| Description of the task |
Print all the data, keeping every line exactly as it is.

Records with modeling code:
==============================

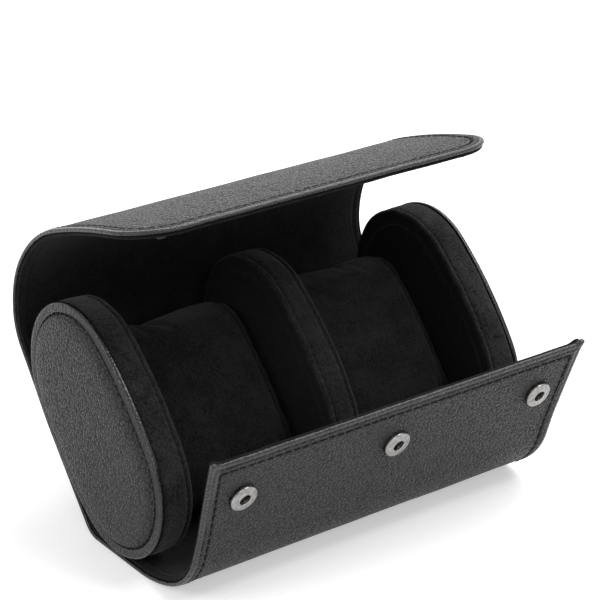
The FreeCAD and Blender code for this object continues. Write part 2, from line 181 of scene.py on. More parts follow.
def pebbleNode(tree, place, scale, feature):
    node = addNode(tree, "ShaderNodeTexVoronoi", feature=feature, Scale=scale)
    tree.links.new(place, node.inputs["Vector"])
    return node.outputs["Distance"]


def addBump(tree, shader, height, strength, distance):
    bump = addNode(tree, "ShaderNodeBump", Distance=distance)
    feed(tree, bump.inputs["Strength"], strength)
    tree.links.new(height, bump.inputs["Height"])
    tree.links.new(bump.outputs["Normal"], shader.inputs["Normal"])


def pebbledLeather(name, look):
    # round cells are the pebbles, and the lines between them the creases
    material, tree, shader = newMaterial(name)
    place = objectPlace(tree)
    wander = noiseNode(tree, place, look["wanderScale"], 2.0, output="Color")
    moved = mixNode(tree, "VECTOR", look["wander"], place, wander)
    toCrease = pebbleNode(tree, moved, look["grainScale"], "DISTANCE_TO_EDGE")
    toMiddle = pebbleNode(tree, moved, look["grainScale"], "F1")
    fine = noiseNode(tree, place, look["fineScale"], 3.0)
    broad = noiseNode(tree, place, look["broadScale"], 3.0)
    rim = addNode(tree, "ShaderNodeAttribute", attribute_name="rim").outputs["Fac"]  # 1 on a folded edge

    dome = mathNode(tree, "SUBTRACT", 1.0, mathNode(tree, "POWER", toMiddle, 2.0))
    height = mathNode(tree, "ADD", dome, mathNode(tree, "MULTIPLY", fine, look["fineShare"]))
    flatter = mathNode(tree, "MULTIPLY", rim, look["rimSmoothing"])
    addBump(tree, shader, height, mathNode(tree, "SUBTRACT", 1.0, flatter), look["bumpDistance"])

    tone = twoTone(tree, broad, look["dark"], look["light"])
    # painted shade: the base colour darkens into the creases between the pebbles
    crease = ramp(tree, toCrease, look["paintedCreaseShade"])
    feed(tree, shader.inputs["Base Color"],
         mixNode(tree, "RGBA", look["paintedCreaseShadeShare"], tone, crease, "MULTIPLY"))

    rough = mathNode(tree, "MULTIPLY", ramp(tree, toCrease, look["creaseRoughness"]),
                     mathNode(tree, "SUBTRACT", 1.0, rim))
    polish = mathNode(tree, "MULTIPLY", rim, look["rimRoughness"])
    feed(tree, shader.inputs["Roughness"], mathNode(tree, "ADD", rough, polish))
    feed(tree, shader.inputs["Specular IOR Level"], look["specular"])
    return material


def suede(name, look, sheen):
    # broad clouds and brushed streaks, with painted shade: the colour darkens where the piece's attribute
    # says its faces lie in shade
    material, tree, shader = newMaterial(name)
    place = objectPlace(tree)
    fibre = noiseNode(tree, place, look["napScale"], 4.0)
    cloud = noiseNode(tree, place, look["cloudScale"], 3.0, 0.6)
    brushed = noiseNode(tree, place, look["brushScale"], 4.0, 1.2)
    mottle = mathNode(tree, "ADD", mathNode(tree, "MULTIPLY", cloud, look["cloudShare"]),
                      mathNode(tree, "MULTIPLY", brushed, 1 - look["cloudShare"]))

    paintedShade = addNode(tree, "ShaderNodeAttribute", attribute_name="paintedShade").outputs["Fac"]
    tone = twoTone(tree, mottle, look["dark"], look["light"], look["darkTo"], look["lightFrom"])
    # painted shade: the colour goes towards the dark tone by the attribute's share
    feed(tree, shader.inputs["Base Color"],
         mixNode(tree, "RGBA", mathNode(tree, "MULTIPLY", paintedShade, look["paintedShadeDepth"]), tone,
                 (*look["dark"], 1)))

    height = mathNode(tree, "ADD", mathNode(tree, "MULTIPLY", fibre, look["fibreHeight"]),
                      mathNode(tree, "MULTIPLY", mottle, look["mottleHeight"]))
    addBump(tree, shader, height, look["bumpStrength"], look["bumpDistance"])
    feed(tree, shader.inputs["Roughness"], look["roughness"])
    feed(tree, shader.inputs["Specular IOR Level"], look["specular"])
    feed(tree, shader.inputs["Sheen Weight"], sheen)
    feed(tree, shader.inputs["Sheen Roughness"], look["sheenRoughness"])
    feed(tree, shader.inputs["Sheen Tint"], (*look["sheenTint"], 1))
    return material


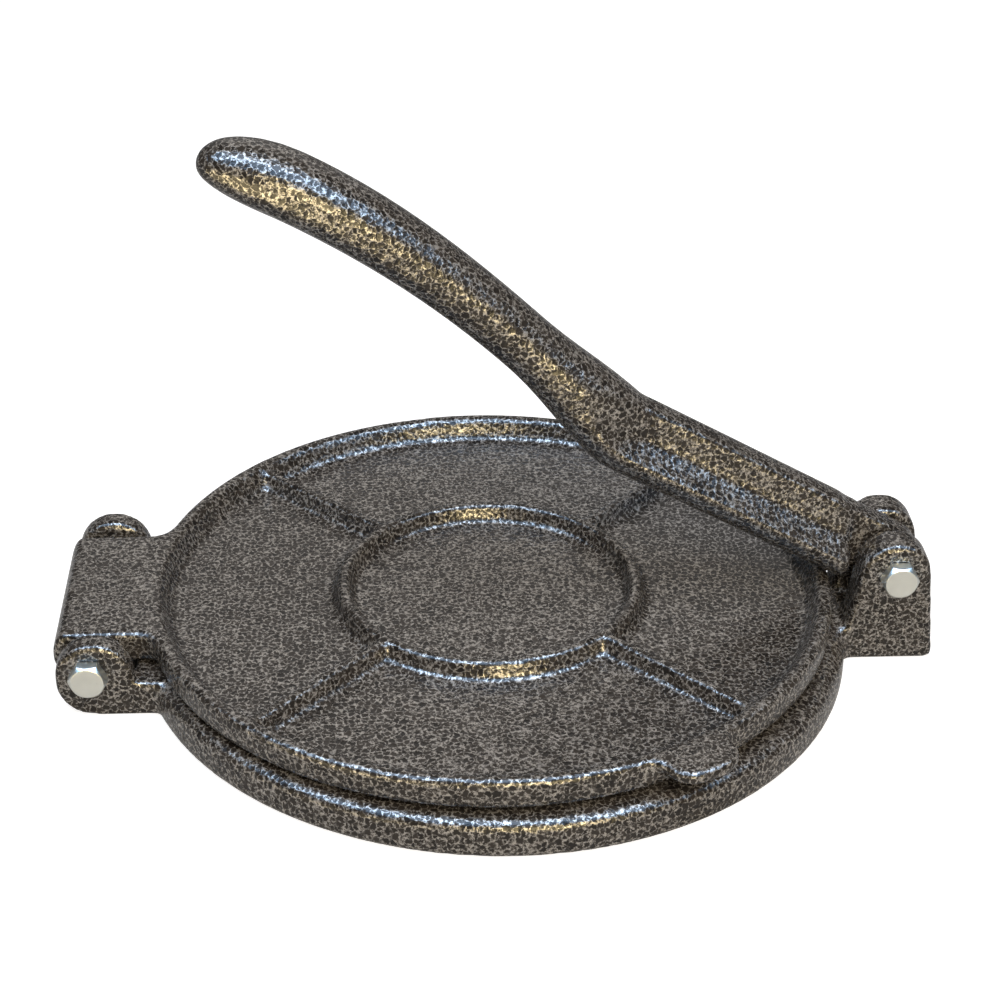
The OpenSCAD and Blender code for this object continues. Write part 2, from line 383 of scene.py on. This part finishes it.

==============================

| Solution for this problem |
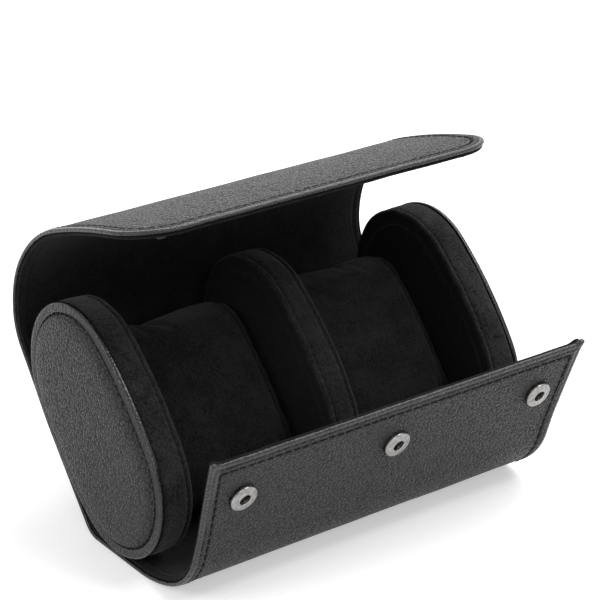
The FreeCAD and Blender code for this object continues. Write part 2, from line 181 of scene.py on. More parts follow.
def pebbleNode(tree, place, scale, feature):
    node = addNode(tree, "ShaderNodeTexVoronoi", feature=feature, Scale=scale)
    tree.links.new(place, node.inputs["Vector"])
    return node.outputs["Distance"]


def addBump(tree, shader, height, strength, distance):
    bump = addNode(tree, "ShaderNodeBump", Distance=distance)
    feed(tree, bump.inputs["Strength"], strength)
    tree.links.new(height, bump.inputs["Height"])
    tree.links.new(bump.outputs["Normal"], shader.inputs["Normal"])


def pebbledLeather(name, look):
    # round cells are the pebbles, and the lines between them the creases
    material, tree, shader = newMaterial(name)
    place = objectPlace(tree)
    wander = noiseNode(tree, place, look["wanderScale"], 2.0, output="Color")
    moved = mixNode(tree, "VECTOR", look["wander"], place, wander)
    toCrease = pebbleNode(tree, moved, look["grainScale"], "DISTANCE_TO_EDGE")
    toMiddle = pebbleNode(tree, moved, look["grainScale"], "F1")
    fine = noiseNode(tree, place, look["fineScale"], 3.0)
    broad = noiseNode(tree, place, look["broadScale"], 3.0)
    rim = addNode(tree, "ShaderNodeAttribute", attribute_name="rim").outputs["Fac"]  # 1 on a folded edge

    dome = mathNode(tree, "SUBTRACT", 1.0, mathNode(tree, "POWER", toMiddle, 2.0))
    height = mathNode(tree, "ADD", dome, mathNode(tree, "MULTIPLY", fine, look["fineShare"]))
    flatter = mathNode(tree, "MULTIPLY", rim, look["rimSmoothing"])
    addBump(tree, shader, height, mathNode(tree, "SUBTRACT", 1.0, flatter), look["bumpDistance"])

    tone = twoTone(tree, broad, look["dark"], look["light"])
    # painted shade: the base colour darkens into the creases between the pebbles
    crease = ramp(tree, toCrease, look["paintedCreaseShade"])
    feed(tree, shader.inputs["Base Color"],
         mixNode(tree, "RGBA", look["paintedCreaseShadeShare"], tone, crease, "MULTIPLY"))

    rough = mathNode(tree, "MULTIPLY", ramp(tree, toCrease, look["creaseRoughness"]),
                     mathNode(tree, "SUBTRACT", 1.0, rim))
    polish = mathNode(tree, "MULTIPLY", rim, look["rimRoughness"])
    feed(tree, shader.inputs["Roughness"], mathNode(tree, "ADD", rough, polish))
    feed(tree, shader.inputs["Specular IOR Level"], look["specular"])
    return material


def suede(name, look, sheen):
    # broad clouds and brushed streaks, with painted shade: the colour darkens where the piece's attribute
    # says its faces lie in shade
    material, tree, shader = newMaterial(name)
    place = objectPlace(tree)
    fibre = noiseNode(tree, place, look["napScale"], 4.0)
    cloud = noiseNode(tree, place, look["cloudScale"], 3.0, 0.6)
    brushed = noiseNode(tree, place, look["brushScale"], 4.0, 1.2)
    mottle = mathNode(tree, "ADD", mathNode(tree, "MULTIPLY", cloud, look["cloudShare"]),
                      mathNode(tree, "MULTIPLY", brushed, 1 - look["cloudShare"]))

    paintedShade = addNode(tree, "ShaderNodeAttribute", attribute_name="paintedShade").outputs["Fac"]
    tone = twoTone(tree, mottle, look["dark"], look["light"], look["darkTo"], look["lightFrom"])
    # painted shade: the colour goes towards the dark tone by the attribute's share
    feed(tree, shader.inputs["Base Color"],
         mixNode(tree, "RGBA", mathNode(tree, "MULTIPLY", paintedShade, look["paintedShadeDepth"]), tone,
                 (*look["dark"], 1)))

    height = mathNode(tree, "ADD", mathNode(tree, "MULTIPLY", fibre, look["fibreHeight"]),
                      mathNode(tree, "MULTIPLY", mottle, look["mottleHeight"]))
    addBump(tree, shader, height, look["bumpStrength"], look["bumpDistance"])
    feed(tree, shader.inputs["Roughness"], look["roughness"])
    feed(tree, shader.inputs["Specular IOR Level"], look["specular"])
    feed(tree, shader.inputs["Sheen Weight"], sheen)
    feed(tree, shader.inputs["Sheen Roughness"], look["sheenRoughness"])
    feed(tree, shader.inputs["Sheen Tint"], (*look["sheenTint"], 1))
    return material


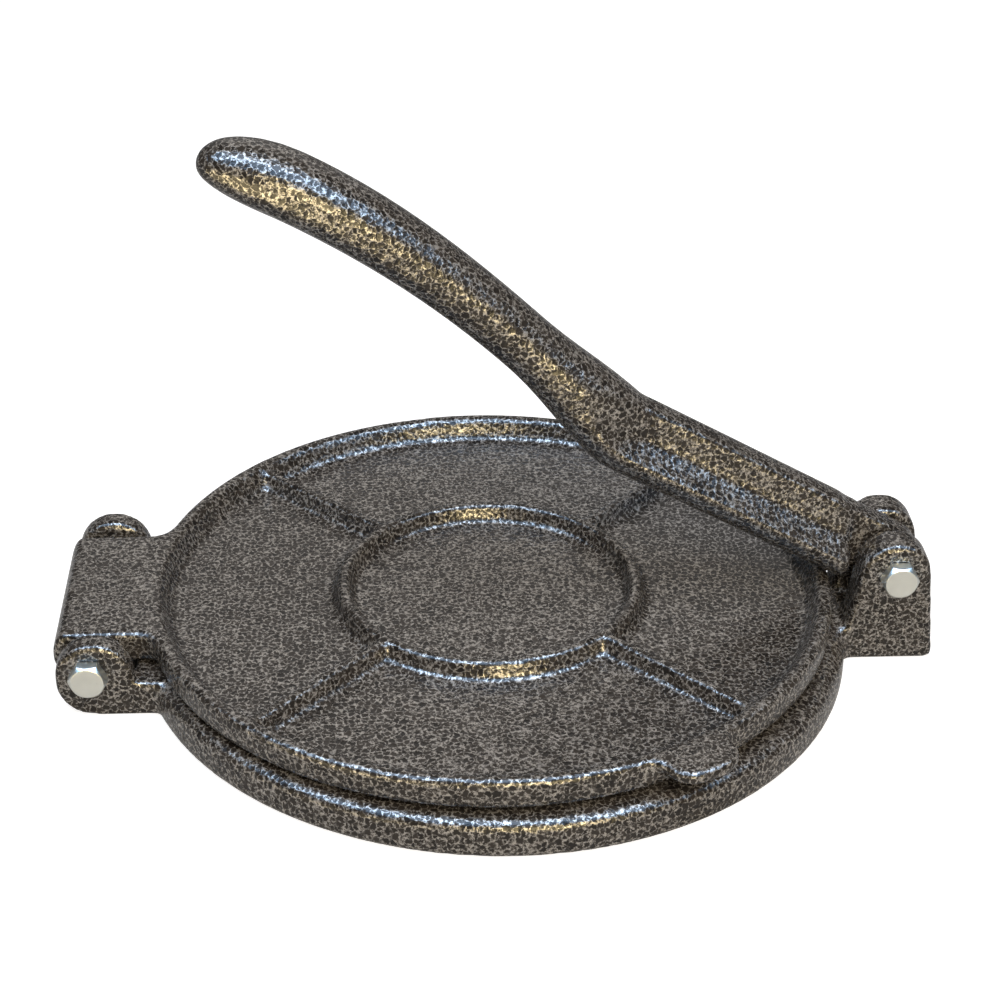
The OpenSCAD and Blender code for this object continues. Write part 2, from line 383 of scene.py on. This part finishes it.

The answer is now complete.